%%
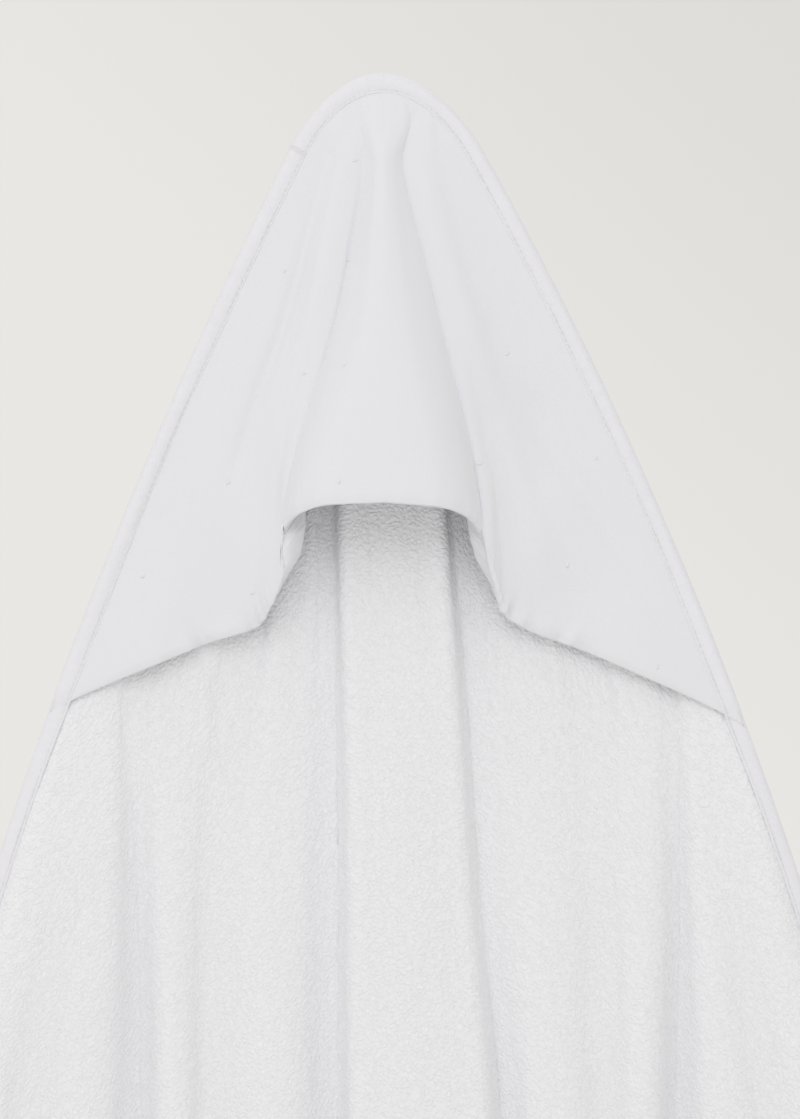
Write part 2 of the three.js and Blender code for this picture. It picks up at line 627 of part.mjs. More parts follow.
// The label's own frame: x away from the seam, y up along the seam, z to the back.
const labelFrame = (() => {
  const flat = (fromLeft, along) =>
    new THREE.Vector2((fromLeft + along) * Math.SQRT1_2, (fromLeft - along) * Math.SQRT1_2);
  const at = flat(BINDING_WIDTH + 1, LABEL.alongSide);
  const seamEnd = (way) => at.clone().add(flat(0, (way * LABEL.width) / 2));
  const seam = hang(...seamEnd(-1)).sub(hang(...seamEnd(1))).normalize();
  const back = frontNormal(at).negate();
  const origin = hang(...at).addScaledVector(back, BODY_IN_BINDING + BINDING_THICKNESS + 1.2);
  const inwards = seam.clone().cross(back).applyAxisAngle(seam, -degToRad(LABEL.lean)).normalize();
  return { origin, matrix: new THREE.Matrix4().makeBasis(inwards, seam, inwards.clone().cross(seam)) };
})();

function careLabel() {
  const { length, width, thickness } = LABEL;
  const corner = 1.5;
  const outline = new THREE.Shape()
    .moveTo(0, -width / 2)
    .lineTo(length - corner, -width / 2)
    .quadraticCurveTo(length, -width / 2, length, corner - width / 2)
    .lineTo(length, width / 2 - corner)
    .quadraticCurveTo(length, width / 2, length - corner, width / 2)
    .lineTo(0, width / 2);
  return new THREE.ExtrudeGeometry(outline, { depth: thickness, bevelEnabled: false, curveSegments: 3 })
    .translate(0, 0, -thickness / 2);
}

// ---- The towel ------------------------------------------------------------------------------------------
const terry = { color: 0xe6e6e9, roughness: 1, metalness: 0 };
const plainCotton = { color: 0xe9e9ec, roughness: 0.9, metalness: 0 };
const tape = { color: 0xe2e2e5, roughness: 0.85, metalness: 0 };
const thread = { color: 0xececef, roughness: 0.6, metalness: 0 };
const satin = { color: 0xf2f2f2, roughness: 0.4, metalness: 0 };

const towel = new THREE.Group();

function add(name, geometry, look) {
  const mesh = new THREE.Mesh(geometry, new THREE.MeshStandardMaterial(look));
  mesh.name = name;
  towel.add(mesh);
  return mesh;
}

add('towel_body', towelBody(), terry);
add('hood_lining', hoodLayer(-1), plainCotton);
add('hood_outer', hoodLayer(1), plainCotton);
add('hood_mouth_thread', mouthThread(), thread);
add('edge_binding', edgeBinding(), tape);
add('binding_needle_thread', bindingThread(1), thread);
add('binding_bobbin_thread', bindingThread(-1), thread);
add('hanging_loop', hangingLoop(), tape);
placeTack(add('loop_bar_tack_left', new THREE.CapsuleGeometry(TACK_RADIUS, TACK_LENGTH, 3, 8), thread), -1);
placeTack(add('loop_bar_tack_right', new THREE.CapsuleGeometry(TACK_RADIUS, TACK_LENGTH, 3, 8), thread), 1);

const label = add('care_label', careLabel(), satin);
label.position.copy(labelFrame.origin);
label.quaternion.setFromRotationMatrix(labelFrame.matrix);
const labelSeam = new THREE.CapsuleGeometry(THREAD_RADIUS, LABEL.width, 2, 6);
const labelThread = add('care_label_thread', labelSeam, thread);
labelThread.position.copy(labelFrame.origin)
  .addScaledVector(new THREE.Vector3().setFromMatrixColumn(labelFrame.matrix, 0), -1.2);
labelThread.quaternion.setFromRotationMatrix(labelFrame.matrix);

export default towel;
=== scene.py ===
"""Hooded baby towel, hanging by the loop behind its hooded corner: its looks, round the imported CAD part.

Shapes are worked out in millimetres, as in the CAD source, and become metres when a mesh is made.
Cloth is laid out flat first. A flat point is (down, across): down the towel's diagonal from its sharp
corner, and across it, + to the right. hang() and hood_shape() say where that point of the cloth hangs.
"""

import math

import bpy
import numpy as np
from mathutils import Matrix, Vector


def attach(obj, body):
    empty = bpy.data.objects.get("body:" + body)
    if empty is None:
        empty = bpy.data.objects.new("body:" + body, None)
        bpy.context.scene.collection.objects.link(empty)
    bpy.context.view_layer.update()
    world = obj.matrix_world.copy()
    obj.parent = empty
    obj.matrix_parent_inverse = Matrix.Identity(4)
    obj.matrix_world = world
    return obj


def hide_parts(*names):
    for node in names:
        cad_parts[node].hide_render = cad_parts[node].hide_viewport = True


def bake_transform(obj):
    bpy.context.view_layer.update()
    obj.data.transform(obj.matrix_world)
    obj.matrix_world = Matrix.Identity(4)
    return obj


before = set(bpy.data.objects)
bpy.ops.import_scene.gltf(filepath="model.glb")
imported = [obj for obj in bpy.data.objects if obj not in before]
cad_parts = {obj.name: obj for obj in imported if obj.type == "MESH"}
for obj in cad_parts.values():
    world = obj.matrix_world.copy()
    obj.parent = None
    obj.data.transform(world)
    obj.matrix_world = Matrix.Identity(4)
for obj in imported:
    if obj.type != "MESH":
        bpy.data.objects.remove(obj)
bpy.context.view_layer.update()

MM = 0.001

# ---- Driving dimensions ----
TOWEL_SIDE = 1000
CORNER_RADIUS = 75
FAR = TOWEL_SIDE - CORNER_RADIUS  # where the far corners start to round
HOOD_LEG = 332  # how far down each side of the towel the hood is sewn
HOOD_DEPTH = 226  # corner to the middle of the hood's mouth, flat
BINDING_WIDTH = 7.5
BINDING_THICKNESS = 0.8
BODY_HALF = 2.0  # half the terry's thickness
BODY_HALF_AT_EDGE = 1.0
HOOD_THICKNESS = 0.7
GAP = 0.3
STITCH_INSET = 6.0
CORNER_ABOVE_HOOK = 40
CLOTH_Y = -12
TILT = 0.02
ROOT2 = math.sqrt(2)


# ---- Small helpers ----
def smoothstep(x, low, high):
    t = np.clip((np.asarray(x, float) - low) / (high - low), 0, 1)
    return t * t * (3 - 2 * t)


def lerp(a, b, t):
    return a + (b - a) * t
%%
Aim of the task: Give back each line above precisely as it stands.

The answer:
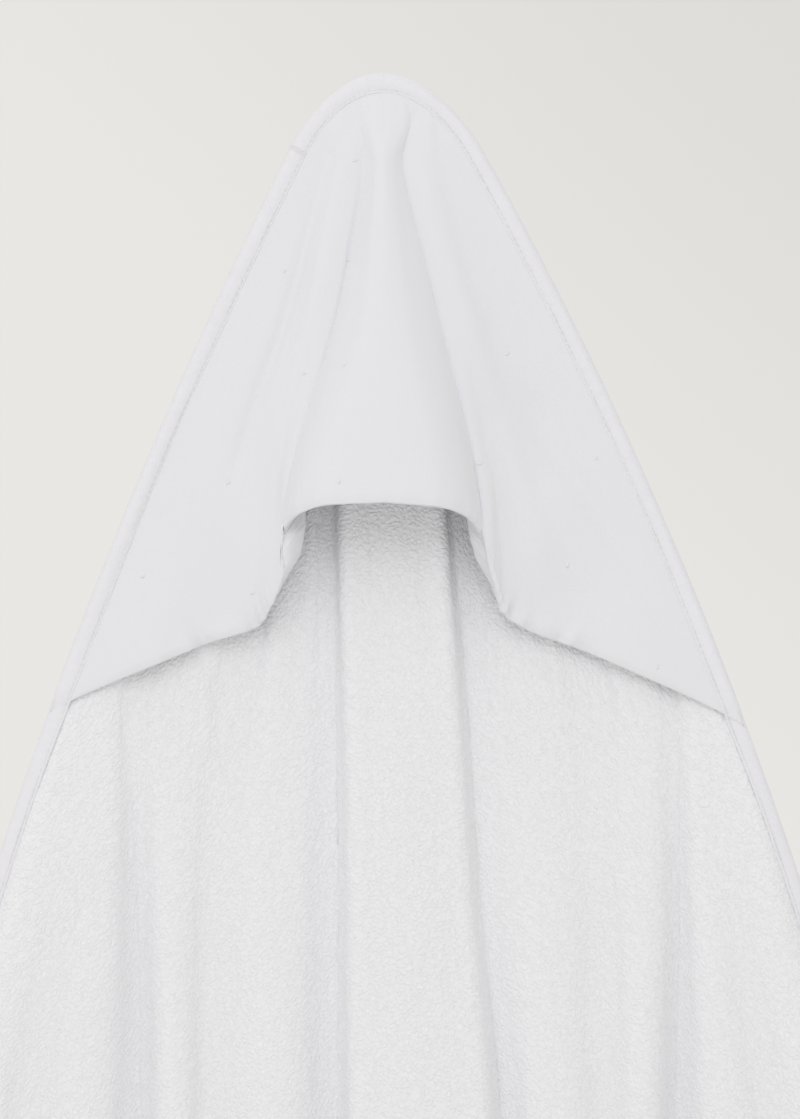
Write part 2 of the three.js and Blender code for this picture. It picks up at line 627 of part.mjs. More parts follow.
// The label's own frame: x away from the seam, y up along the seam, z to the back.
const labelFrame = (() => {
  const flat = (fromLeft, along) =>
    new THREE.Vector2((fromLeft + along) * Math.SQRT1_2, (fromLeft - along) * Math.SQRT1_2);
  const at = flat(BINDING_WIDTH + 1, LABEL.alongSide);
  const seamEnd = (way) => at.clone().add(flat(0, (way * LABEL.width) / 2));
  const seam = hang(...seamEnd(-1)).sub(hang(...seamEnd(1))).normalize();
  const back = frontNormal(at).negate();
  const origin = hang(...at).addScaledVector(back, BODY_IN_BINDING + BINDING_THICKNESS + 1.2);
  const inwards = seam.clone().cross(back).applyAxisAngle(seam, -degToRad(LABEL.lean)).normalize();
  return { origin, matrix: new THREE.Matrix4().makeBasis(inwards, seam, inwards.clone().cross(seam)) };
})();

function careLabel() {
  const { length, width, thickness } = LABEL;
  const corner = 1.5;
  const outline = new THREE.Shape()
    .moveTo(0, -width / 2)
    .lineTo(length - corner, -width / 2)
    .quadraticCurveTo(length, -width / 2, length, corner - width / 2)
    .lineTo(length, width / 2 - corner)
    .quadraticCurveTo(length, width / 2, length - corner, width / 2)
    .lineTo(0, width / 2);
  return new THREE.ExtrudeGeometry(outline, { depth: thickness, bevelEnabled: false, curveSegments: 3 })
    .translate(0, 0, -thickness / 2);
}

// ---- The towel ------------------------------------------------------------------------------------------
const terry = { color: 0xe6e6e9, roughness: 1, metalness: 0 };
const plainCotton = { color: 0xe9e9ec, roughness: 0.9, metalness: 0 };
const tape = { color: 0xe2e2e5, roughness: 0.85, metalness: 0 };
const thread = { color: 0xececef, roughness: 0.6, metalness: 0 };
const satin = { color: 0xf2f2f2, roughness: 0.4, metalness: 0 };

const towel = new THREE.Group();

function add(name, geometry, look) {
  const mesh = new THREE.Mesh(geometry, new THREE.MeshStandardMaterial(look));
  mesh.name = name;
  towel.add(mesh);
  return mesh;
}

add('towel_body', towelBody(), terry);
add('hood_lining', hoodLayer(-1), plainCotton);
add('hood_outer', hoodLayer(1), plainCotton);
add('hood_mouth_thread', mouthThread(), thread);
add('edge_binding', edgeBinding(), tape);
add('binding_needle_thread', bindingThread(1), thread);
add('binding_bobbin_thread', bindingThread(-1), thread);
add('hanging_loop', hangingLoop(), tape);
placeTack(add('loop_bar_tack_left', new THREE.CapsuleGeometry(TACK_RADIUS, TACK_LENGTH, 3, 8), thread), -1);
placeTack(add('loop_bar_tack_right', new THREE.CapsuleGeometry(TACK_RADIUS, TACK_LENGTH, 3, 8), thread), 1);

const label = add('care_label', careLabel(), satin);
label.position.copy(labelFrame.origin);
label.quaternion.setFromRotationMatrix(labelFrame.matrix);
const labelSeam = new THREE.CapsuleGeometry(THREAD_RADIUS, LABEL.width, 2, 6);
const labelThread = add('care_label_thread', labelSeam, thread);
labelThread.position.copy(labelFrame.origin)
  .addScaledVector(new THREE.Vector3().setFromMatrixColumn(labelFrame.matrix, 0), -1.2);
labelThread.quaternion.setFromRotationMatrix(labelFrame.matrix);

export default towel;
=== scene.py ===
"""Hooded baby towel, hanging by the loop behind its hooded corner: its looks, round the imported CAD part.

Shapes are worked out in millimetres, as in the CAD source, and become metres when a mesh is made.
Cloth is laid out flat first. A flat point is (down, across): down the towel's diagonal from its sharp
corner, and across it, + to the right. hang() and hood_shape() say where that point of the cloth hangs.
"""

import math

import bpy
import numpy as np
from mathutils import Matrix, Vector


def attach(obj, body):
    empty = bpy.data.objects.get("body:" + body)
    if empty is None:
        empty = bpy.data.objects.new("body:" + body, None)
        bpy.context.scene.collection.objects.link(empty)
    bpy.context.view_layer.update()
    world = obj.matrix_world.copy()
    obj.parent = empty
    obj.matrix_parent_inverse = Matrix.Identity(4)
    obj.matrix_world = world
    return obj


def hide_parts(*names):
    for node in names:
        cad_parts[node].hide_render = cad_parts[node].hide_viewport = True


def bake_transform(obj):
    bpy.context.view_layer.update()
    obj.data.transform(obj.matrix_world)
    obj.matrix_world = Matrix.Identity(4)
    return obj


before = set(bpy.data.objects)
bpy.ops.import_scene.gltf(filepath="model.glb")
imported = [obj for obj in bpy.data.objects if obj not in before]
cad_parts = {obj.name: obj for obj in imported if obj.type == "MESH"}
for obj in cad_parts.values():
    world = obj.matrix_world.copy()
    obj.parent = None
    obj.data.transform(world)
    obj.matrix_world = Matrix.Identity(4)
for obj in imported:
    if obj.type != "MESH":
        bpy.data.objects.remove(obj)
bpy.context.view_layer.update()

MM = 0.001

# ---- Driving dimensions ----
TOWEL_SIDE = 1000
CORNER_RADIUS = 75
FAR = TOWEL_SIDE - CORNER_RADIUS  # where the far corners start to round
HOOD_LEG = 332  # how far down each side of the towel the hood is sewn
HOOD_DEPTH = 226  # corner to the middle of the hood's mouth, flat
BINDING_WIDTH = 7.5
BINDING_THICKNESS = 0.8
BODY_HALF = 2.0  # half the terry's thickness
BODY_HALF_AT_EDGE = 1.0
HOOD_THICKNESS = 0.7
GAP = 0.3
STITCH_INSET = 6.0
CORNER_ABOVE_HOOK = 40
CLOTH_Y = -12
TILT = 0.02
ROOT2 = math.sqrt(2)


# ---- Small helpers ----
def smoothstep(x, low, high):
    t = np.clip((np.asarray(x, float) - low) / (high - low), 0, 1)
    return t * t * (3 - 2 * t)


def lerp(a, b, t):
    return a + (b - a) * t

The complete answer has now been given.